### [COLLECTED DATA]
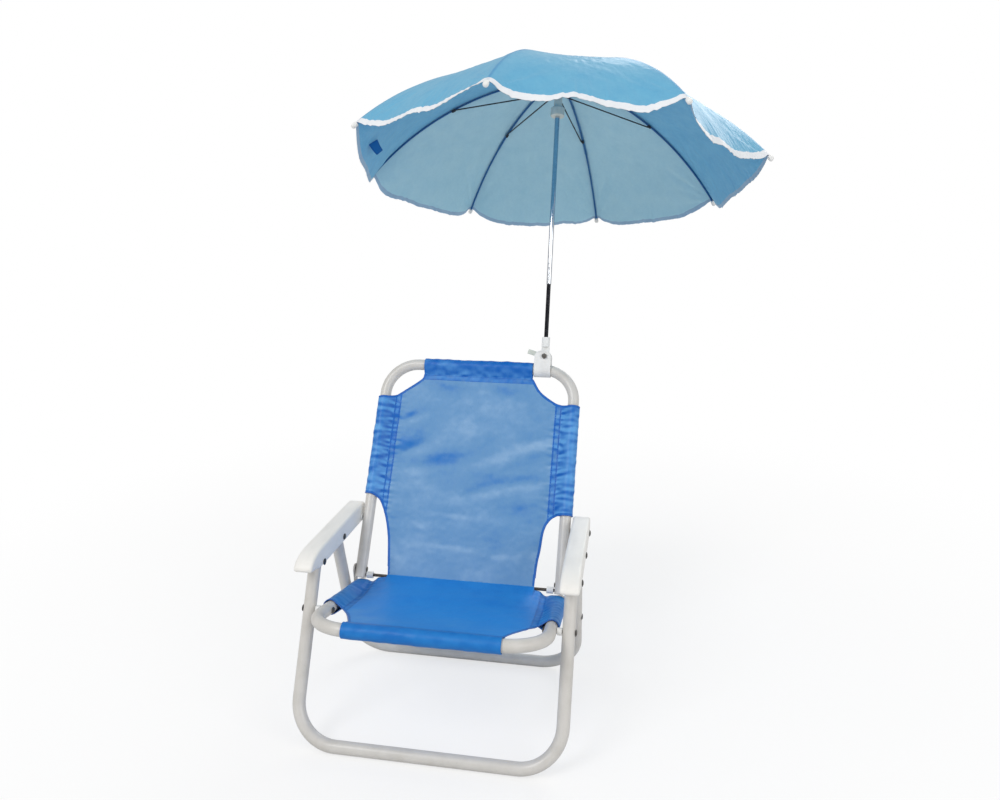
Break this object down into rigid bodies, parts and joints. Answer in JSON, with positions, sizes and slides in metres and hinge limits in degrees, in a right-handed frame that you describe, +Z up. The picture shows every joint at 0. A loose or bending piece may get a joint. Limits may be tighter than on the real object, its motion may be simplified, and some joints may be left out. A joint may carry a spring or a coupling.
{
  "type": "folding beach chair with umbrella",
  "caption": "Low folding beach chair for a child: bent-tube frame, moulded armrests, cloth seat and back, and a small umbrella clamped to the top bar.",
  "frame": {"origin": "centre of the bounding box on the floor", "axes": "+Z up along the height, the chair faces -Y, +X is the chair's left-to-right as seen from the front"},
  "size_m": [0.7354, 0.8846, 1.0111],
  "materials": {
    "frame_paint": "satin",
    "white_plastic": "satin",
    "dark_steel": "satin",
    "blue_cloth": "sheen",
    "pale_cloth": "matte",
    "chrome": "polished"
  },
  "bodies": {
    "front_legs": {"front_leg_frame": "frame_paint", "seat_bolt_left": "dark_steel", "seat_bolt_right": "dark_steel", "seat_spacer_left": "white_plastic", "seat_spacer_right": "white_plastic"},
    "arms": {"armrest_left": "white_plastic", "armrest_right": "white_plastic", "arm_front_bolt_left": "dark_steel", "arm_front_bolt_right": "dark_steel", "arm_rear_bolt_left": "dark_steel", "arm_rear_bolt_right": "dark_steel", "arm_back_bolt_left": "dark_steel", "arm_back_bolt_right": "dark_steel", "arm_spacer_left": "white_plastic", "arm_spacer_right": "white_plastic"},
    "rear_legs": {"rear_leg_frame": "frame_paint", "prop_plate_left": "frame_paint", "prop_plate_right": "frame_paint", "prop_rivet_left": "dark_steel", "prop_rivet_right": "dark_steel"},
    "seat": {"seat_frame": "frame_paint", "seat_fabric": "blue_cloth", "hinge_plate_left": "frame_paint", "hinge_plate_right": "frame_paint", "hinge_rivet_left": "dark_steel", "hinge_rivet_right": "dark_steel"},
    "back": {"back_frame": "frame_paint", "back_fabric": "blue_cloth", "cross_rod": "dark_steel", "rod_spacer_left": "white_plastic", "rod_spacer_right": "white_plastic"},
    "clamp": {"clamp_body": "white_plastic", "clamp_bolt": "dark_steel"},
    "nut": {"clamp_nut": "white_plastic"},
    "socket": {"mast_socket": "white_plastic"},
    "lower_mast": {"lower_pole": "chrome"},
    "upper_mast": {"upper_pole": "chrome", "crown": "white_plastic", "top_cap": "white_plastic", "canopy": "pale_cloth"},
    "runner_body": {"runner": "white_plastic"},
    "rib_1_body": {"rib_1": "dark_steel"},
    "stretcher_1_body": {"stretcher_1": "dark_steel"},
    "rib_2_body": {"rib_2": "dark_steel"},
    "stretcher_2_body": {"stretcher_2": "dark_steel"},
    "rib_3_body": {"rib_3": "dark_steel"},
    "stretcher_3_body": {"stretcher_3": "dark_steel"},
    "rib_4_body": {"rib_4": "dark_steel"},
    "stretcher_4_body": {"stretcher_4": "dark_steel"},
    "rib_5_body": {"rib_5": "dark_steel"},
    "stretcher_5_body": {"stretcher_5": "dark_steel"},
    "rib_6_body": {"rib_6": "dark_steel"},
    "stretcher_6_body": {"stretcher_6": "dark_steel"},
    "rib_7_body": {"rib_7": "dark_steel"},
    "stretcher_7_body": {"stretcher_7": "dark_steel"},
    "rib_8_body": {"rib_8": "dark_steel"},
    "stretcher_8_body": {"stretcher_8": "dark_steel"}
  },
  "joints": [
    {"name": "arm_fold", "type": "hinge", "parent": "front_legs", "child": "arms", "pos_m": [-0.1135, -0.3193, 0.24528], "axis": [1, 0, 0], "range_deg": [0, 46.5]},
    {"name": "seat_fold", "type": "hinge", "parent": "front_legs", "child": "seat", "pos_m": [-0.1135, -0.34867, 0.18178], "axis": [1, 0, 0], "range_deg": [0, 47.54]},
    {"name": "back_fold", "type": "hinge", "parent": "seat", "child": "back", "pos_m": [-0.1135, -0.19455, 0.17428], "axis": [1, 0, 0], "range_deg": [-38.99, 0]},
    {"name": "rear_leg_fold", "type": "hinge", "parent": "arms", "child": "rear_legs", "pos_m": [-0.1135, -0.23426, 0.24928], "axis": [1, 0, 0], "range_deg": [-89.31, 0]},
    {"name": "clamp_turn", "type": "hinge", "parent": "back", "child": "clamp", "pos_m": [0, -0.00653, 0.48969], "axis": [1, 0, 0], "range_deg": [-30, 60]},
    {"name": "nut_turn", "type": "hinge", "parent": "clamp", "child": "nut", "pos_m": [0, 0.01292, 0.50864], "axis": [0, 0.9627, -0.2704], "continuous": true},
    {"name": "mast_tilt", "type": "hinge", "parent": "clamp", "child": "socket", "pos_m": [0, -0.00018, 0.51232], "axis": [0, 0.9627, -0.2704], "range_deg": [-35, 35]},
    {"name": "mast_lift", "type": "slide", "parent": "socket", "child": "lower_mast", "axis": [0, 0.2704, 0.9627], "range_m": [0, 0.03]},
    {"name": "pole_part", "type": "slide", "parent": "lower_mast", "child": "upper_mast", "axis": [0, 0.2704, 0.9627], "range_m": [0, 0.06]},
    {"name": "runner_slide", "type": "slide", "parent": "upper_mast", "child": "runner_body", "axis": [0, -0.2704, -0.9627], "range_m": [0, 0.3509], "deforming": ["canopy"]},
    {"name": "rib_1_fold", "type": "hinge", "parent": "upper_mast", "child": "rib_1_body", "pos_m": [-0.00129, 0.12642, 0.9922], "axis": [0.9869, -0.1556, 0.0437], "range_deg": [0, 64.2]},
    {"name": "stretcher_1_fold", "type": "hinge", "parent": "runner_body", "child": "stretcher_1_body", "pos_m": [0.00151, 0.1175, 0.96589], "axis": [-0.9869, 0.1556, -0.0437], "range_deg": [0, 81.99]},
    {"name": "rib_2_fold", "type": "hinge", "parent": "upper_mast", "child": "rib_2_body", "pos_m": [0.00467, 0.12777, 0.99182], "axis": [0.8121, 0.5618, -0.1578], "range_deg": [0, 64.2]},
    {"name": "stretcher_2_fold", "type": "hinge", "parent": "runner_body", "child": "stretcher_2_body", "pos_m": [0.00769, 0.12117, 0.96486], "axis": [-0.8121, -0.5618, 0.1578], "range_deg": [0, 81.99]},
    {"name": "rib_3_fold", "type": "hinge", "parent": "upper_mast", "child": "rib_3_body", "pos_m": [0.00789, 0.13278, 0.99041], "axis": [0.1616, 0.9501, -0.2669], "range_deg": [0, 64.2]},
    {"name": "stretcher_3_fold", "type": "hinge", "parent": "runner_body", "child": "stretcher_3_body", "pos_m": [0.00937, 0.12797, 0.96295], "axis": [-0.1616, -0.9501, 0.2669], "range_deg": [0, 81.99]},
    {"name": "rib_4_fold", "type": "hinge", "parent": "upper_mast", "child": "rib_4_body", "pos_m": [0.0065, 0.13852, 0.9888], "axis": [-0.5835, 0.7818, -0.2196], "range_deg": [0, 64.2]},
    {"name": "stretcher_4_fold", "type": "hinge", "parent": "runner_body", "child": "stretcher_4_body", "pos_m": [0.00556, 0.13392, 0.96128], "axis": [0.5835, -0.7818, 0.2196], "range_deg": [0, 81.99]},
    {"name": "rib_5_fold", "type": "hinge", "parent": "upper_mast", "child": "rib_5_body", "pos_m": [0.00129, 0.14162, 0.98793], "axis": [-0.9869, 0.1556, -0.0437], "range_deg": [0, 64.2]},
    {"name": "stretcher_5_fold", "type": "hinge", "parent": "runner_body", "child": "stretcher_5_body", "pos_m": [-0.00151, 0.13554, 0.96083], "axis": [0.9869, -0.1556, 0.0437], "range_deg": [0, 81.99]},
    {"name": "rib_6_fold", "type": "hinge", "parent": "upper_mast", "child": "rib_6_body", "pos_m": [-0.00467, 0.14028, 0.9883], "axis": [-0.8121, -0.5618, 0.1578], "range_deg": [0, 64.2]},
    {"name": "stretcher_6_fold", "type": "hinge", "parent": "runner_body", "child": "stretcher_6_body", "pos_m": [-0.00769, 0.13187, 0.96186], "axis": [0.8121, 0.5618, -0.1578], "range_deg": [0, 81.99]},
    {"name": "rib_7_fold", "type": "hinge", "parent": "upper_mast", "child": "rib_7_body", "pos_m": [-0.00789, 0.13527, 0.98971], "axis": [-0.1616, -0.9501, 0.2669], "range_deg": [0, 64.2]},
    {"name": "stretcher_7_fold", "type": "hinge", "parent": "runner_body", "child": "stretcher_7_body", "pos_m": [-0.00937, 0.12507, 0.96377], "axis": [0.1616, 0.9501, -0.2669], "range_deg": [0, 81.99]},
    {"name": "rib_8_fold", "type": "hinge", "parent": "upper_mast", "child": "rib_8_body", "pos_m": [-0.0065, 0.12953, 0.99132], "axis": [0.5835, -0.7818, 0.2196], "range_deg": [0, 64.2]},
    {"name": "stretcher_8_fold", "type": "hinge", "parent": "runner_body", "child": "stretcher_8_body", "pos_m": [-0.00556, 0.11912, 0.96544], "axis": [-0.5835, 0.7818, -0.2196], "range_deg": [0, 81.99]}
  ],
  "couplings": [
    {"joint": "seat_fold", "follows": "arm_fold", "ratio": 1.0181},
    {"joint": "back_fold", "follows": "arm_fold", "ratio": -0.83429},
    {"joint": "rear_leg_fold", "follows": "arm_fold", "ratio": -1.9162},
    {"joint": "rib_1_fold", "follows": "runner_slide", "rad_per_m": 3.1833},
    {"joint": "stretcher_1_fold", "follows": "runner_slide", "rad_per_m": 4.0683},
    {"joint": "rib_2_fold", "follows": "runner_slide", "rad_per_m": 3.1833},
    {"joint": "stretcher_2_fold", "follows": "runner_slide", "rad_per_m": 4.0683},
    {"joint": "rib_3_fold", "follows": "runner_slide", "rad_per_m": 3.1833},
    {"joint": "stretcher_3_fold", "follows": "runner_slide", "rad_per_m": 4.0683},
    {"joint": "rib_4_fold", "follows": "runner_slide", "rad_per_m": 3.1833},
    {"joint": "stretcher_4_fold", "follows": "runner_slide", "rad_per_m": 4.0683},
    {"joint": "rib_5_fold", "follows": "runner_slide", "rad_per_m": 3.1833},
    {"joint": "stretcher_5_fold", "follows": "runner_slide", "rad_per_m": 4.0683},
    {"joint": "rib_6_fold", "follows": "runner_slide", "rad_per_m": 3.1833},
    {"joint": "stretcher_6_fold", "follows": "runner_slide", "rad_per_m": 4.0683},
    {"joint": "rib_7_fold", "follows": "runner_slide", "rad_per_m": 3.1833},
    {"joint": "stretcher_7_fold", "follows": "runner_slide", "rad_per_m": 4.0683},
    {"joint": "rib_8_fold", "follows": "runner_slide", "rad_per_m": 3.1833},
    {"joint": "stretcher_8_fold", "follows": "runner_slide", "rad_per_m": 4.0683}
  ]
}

### [EXERCISE]
Identify each line holding the string "with", and copy it out.

### [RESULT OF THIS TASK]
Break this object down into rigid bodies, parts and joints. Answer in JSON, with positions, sizes and slides in metres and hinge limits in degrees, in a right-handed frame that you describe, +Z up. The picture shows every joint at 0. A loose or bending piece may get a joint. Limits may be tighter than on the real object, its motion may be simplified, and some joints may be left out. A joint may carry a spring or a coupling.
  "type": "folding beach chair with umbrella",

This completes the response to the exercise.